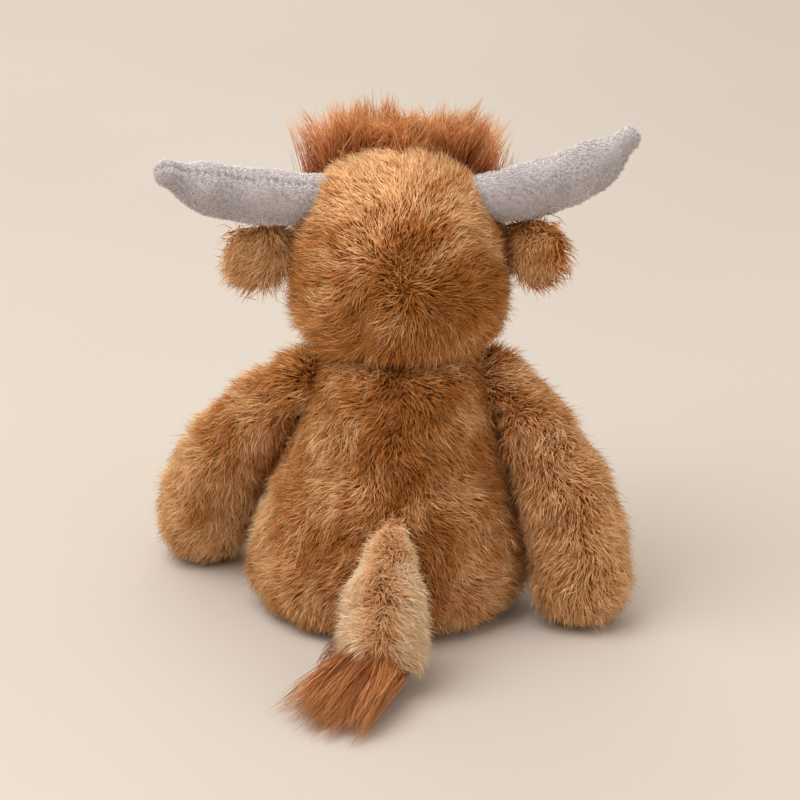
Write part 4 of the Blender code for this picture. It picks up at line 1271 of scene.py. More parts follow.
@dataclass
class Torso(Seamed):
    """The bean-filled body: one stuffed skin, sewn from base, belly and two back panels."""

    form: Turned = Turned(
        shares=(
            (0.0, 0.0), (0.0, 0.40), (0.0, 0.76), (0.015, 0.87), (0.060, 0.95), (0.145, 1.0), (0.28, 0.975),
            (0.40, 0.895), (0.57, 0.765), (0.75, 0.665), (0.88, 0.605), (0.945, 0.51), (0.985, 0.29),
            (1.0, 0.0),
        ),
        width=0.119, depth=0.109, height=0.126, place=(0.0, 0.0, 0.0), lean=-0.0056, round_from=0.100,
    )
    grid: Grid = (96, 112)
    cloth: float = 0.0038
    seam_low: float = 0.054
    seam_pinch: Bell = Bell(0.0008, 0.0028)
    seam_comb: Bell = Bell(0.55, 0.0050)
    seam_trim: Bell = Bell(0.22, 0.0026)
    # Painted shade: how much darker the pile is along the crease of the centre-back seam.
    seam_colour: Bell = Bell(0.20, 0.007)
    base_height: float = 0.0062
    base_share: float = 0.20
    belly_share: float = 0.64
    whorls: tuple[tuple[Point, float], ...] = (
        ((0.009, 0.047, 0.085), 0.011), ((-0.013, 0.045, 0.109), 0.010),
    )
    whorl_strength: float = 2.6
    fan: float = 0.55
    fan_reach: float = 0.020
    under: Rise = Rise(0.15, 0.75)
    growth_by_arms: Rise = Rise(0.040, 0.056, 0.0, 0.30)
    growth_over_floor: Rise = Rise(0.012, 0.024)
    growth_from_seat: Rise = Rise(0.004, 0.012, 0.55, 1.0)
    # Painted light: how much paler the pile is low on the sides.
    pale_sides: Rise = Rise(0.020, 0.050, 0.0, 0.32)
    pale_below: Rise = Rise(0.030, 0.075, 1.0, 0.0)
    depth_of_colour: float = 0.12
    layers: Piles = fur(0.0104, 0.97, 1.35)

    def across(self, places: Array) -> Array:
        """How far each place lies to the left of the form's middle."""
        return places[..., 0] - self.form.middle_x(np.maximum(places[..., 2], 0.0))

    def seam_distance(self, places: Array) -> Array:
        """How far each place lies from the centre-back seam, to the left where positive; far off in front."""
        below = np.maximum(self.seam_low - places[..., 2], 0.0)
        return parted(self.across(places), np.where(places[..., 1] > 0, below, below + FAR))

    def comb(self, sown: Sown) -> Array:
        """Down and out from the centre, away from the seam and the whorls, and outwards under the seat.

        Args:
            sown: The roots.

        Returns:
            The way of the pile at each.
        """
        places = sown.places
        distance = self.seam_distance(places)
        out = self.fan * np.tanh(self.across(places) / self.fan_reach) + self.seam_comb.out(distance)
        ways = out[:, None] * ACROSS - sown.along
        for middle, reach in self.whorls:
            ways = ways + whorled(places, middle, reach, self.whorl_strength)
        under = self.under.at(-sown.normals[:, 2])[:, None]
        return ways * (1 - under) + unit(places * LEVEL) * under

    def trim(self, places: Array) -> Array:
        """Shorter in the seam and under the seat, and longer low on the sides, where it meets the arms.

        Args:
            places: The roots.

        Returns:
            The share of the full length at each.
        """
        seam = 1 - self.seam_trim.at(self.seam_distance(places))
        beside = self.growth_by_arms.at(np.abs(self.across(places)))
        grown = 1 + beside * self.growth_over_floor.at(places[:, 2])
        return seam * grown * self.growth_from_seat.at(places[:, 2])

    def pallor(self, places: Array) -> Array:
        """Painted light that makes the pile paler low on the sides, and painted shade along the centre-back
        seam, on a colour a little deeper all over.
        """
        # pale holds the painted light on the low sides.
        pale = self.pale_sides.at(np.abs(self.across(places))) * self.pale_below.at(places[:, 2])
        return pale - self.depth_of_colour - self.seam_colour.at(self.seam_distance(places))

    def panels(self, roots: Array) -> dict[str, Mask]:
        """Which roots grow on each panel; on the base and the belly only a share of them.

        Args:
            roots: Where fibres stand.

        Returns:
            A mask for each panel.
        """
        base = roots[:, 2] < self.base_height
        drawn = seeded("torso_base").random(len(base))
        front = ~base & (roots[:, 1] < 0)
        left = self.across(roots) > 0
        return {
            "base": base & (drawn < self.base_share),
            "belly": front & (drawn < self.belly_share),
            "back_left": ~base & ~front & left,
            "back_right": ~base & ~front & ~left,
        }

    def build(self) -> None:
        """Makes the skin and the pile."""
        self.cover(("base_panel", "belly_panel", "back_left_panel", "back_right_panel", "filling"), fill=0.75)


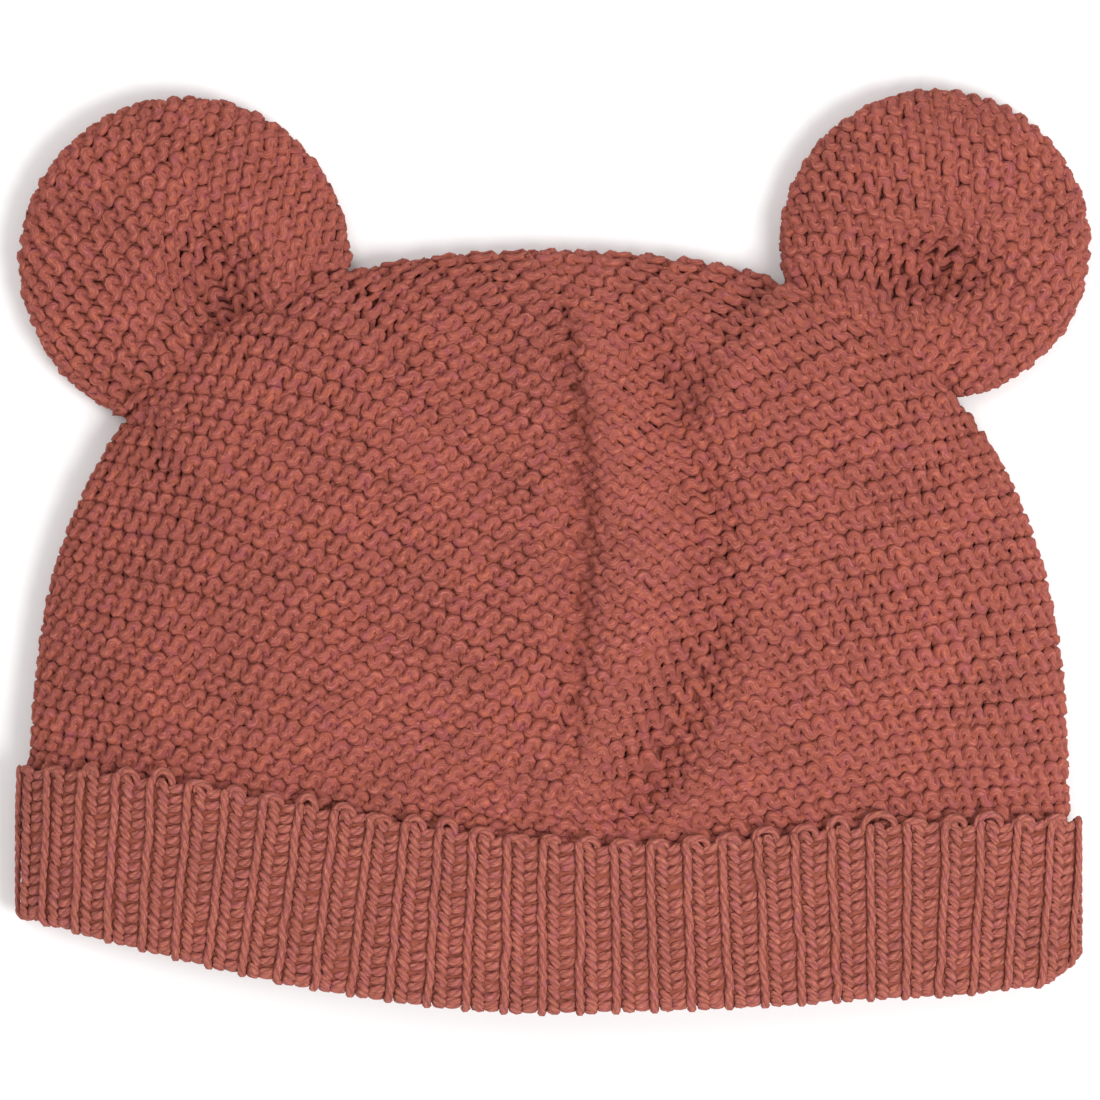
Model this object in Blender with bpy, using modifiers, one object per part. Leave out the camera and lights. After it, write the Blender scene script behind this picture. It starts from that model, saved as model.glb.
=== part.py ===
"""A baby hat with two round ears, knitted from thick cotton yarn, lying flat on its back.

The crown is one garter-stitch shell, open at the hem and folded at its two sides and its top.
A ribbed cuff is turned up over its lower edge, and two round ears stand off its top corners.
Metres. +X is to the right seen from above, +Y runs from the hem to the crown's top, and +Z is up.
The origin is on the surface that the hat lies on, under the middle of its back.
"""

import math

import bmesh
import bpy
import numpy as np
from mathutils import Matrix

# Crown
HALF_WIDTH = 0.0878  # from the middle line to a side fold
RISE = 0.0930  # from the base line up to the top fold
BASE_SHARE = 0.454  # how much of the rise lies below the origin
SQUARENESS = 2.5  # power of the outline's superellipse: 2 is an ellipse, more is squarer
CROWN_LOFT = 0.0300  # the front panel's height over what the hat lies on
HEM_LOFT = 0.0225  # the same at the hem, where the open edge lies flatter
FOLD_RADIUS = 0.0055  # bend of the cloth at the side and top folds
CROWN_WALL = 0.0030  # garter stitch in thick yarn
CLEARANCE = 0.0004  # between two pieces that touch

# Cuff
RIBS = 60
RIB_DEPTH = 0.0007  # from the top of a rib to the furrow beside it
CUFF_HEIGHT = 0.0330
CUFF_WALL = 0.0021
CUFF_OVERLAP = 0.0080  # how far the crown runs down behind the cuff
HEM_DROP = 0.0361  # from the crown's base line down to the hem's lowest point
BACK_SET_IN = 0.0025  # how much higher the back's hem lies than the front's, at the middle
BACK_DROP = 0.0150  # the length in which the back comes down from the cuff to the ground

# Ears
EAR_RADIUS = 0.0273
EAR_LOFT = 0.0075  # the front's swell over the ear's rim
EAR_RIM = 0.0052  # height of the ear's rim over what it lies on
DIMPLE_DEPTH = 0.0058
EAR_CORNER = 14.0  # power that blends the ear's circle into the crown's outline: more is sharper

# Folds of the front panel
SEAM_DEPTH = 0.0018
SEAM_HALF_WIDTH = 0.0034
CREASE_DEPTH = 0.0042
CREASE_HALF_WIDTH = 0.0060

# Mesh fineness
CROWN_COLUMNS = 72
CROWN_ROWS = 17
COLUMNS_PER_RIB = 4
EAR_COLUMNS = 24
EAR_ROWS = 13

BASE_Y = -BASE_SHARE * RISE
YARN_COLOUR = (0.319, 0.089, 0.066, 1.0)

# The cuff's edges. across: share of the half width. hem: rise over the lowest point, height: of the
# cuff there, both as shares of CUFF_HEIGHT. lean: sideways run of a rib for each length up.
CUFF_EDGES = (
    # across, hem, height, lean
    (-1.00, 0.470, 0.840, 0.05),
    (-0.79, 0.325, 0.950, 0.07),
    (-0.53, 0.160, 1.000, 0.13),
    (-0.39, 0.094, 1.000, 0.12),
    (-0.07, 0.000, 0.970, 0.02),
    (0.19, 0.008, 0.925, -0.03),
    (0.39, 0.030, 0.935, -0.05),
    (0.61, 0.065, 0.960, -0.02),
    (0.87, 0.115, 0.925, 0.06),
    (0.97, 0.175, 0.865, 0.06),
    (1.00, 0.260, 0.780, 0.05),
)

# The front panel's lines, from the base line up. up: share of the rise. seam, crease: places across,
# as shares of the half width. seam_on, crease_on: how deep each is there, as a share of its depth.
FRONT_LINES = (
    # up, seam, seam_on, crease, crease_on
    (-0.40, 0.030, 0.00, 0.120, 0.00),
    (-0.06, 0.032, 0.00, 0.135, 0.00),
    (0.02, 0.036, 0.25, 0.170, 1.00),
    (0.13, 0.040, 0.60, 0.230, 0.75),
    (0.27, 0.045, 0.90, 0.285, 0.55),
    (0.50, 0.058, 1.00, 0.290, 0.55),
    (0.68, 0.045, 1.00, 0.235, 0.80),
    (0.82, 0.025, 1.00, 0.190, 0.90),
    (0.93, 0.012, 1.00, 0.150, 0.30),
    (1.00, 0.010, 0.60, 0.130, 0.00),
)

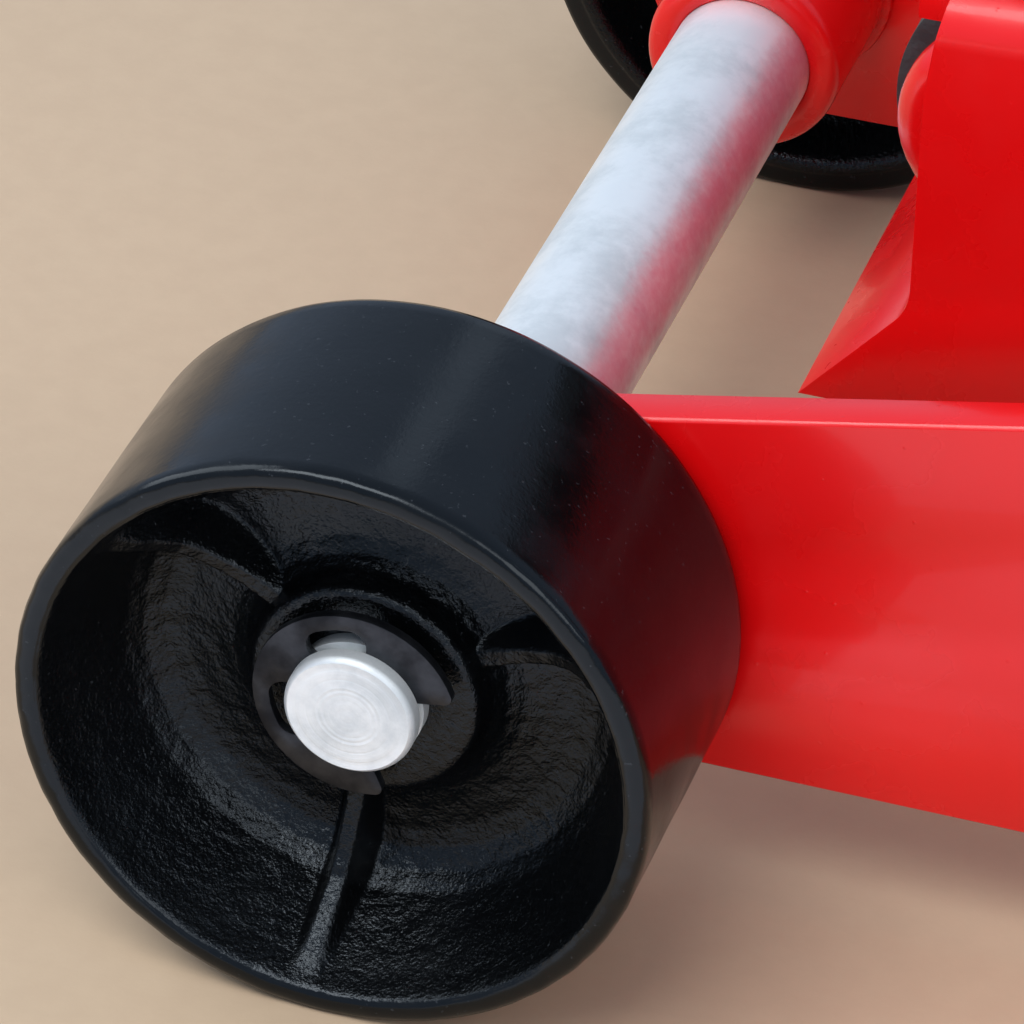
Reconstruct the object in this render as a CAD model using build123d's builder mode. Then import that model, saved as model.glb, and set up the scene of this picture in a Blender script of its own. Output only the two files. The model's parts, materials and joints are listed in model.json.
- - - -
→ TASK INSTRUCTIONS
Identify all lines where the word "this" shows up. Copy them.

→ RESULT OF THE EXERCISE
Write part 4 of the Blender code for this picture. It picks up at line 1271 of scene.py. More parts follow.
Model this object in Blender with bpy, using modifiers, one object per part. Leave out the camera and lights. After it, write the Blender scene script behind this picture. It starts from that model, saved as model.glb.
Reconstruct the object in this render as a CAD model using build123d's builder mode. Then import that model, saved as model.glb, and set up the scene of this picture in a Blender script of its own. Output only the two files. The model's parts, materials and joints are listed in model.json.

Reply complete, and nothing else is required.